** start of Given data **

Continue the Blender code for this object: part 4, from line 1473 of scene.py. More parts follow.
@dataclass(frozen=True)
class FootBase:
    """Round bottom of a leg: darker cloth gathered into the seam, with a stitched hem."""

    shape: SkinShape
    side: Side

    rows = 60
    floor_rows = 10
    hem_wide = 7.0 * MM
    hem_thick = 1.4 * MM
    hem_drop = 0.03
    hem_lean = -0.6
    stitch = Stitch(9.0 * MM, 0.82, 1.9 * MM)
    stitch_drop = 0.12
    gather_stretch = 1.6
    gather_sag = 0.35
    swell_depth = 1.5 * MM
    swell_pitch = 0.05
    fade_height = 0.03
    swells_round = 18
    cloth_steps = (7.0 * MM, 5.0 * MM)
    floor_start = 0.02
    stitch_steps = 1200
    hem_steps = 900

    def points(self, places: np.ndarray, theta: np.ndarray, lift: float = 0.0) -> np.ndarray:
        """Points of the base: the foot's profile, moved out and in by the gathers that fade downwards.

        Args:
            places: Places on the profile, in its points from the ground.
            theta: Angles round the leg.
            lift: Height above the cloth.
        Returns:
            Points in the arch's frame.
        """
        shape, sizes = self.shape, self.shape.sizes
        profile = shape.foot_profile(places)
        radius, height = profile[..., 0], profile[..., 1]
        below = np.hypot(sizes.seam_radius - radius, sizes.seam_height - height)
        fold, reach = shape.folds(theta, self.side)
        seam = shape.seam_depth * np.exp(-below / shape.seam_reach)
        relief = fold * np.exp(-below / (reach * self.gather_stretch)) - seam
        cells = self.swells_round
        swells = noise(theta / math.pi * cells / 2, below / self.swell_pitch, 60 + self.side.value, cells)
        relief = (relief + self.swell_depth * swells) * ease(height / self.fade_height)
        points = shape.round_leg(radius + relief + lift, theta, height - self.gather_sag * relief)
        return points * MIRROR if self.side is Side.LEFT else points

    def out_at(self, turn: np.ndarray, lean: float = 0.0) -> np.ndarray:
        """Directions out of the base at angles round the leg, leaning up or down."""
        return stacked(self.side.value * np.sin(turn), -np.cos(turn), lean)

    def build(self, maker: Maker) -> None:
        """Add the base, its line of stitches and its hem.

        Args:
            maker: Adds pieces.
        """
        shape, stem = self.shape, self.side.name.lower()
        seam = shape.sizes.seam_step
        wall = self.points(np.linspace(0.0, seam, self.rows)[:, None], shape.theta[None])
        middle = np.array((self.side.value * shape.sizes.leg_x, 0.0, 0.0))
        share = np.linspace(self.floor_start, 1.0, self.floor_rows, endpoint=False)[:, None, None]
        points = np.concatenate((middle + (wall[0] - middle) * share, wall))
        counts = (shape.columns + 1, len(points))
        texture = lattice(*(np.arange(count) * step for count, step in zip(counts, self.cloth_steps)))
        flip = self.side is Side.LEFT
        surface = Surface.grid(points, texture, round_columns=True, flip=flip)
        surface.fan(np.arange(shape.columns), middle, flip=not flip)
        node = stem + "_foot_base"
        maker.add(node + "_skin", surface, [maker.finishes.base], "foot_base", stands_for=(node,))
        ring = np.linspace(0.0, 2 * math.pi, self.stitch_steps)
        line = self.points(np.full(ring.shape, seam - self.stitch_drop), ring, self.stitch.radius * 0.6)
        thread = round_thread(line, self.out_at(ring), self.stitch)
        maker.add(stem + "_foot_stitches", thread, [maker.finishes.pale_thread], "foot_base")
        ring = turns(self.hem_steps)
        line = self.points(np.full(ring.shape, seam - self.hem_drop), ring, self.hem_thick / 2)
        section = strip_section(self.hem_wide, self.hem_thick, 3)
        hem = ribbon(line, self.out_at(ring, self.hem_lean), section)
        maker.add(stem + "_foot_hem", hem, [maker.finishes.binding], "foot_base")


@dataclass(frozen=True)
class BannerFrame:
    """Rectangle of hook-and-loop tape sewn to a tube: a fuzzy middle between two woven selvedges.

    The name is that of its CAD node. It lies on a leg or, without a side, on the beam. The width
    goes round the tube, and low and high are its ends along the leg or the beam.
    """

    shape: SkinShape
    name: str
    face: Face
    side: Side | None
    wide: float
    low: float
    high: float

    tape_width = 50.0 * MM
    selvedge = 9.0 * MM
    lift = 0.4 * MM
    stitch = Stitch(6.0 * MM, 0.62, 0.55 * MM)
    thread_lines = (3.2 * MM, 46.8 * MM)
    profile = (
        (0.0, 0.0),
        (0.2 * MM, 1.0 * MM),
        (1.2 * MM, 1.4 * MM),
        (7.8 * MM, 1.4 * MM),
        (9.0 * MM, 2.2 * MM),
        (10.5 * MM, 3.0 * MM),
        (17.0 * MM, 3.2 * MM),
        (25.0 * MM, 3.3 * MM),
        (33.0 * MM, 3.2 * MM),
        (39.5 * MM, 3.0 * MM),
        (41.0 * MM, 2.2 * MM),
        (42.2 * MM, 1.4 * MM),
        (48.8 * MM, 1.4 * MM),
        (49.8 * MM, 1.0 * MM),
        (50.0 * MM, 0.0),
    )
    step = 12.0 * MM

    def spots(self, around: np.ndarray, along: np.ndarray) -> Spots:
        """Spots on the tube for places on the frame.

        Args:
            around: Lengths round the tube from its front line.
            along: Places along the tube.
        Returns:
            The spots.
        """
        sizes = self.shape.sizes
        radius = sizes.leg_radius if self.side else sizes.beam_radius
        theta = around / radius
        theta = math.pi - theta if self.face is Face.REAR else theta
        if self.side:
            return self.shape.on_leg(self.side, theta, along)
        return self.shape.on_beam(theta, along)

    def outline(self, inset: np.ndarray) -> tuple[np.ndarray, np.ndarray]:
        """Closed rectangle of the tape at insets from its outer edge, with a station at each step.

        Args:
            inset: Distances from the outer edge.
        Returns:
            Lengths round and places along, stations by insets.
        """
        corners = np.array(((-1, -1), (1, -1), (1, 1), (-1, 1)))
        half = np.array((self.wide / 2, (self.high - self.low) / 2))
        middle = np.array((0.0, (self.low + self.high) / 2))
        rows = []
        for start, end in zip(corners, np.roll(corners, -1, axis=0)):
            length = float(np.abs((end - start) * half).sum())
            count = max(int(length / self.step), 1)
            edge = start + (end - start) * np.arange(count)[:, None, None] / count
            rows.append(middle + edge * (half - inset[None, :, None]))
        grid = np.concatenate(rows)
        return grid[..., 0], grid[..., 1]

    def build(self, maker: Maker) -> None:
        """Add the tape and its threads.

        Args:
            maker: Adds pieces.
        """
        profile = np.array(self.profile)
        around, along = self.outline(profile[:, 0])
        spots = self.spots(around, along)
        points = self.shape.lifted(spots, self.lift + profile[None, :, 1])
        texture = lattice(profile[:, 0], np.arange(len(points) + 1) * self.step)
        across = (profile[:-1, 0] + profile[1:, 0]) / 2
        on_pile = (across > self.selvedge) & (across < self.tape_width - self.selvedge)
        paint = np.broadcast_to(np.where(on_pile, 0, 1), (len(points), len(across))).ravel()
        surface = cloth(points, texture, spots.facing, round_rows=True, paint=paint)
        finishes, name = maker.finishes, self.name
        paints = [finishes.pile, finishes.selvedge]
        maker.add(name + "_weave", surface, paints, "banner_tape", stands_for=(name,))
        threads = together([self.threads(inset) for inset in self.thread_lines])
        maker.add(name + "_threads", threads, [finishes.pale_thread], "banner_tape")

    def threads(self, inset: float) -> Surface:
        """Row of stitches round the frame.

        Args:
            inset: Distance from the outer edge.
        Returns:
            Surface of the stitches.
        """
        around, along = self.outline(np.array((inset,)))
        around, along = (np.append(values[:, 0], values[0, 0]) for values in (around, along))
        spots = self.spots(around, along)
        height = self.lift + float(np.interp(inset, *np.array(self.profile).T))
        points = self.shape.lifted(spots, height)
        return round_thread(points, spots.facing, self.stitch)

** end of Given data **

* Task details: Print, please, the lines above from the very first through the one that holds "return points *", both included, word for word and with nothing else.

* Task response:
Continue the Blender code for this object: part 4, from line 1473 of scene.py. More parts follow.
@dataclass(frozen=True)
class FootBase:
    """Round bottom of a leg: darker cloth gathered into the seam, with a stitched hem."""

    shape: SkinShape
    side: Side

    rows = 60
    floor_rows = 10
    hem_wide = 7.0 * MM
    hem_thick = 1.4 * MM
    hem_drop = 0.03
    hem_lean = -0.6
    stitch = Stitch(9.0 * MM, 0.82, 1.9 * MM)
    stitch_drop = 0.12
    gather_stretch = 1.6
    gather_sag = 0.35
    swell_depth = 1.5 * MM
    swell_pitch = 0.05
    fade_height = 0.03
    swells_round = 18
    cloth_steps = (7.0 * MM, 5.0 * MM)
    floor_start = 0.02
    stitch_steps = 1200
    hem_steps = 900

    def points(self, places: np.ndarray, theta: np.ndarray, lift: float = 0.0) -> np.ndarray:
        """Points of the base: the foot's profile, moved out and in by the gathers that fade downwards.

        Args:
            places: Places on the profile, in its points from the ground.
            theta: Angles round the leg.
            lift: Height above the cloth.
        Returns:
            Points in the arch's frame.
        """
        shape, sizes = self.shape, self.shape.sizes
        profile = shape.foot_profile(places)
        radius, height = profile[..., 0], profile[..., 1]
        below = np.hypot(sizes.seam_radius - radius, sizes.seam_height - height)
        fold, reach = shape.folds(theta, self.side)
        seam = shape.seam_depth * np.exp(-below / shape.seam_reach)
        relief = fold * np.exp(-below / (reach * self.gather_stretch)) - seam
        cells = self.swells_round
        swells = noise(theta / math.pi * cells / 2, below / self.swell_pitch, 60 + self.side.value, cells)
        relief = (relief + self.swell_depth * swells) * ease(height / self.fade_height)
        points = shape.round_leg(radius + relief + lift, theta, height - self.gather_sag * relief)
        return points * MIRROR if self.side is Side.LEFT else points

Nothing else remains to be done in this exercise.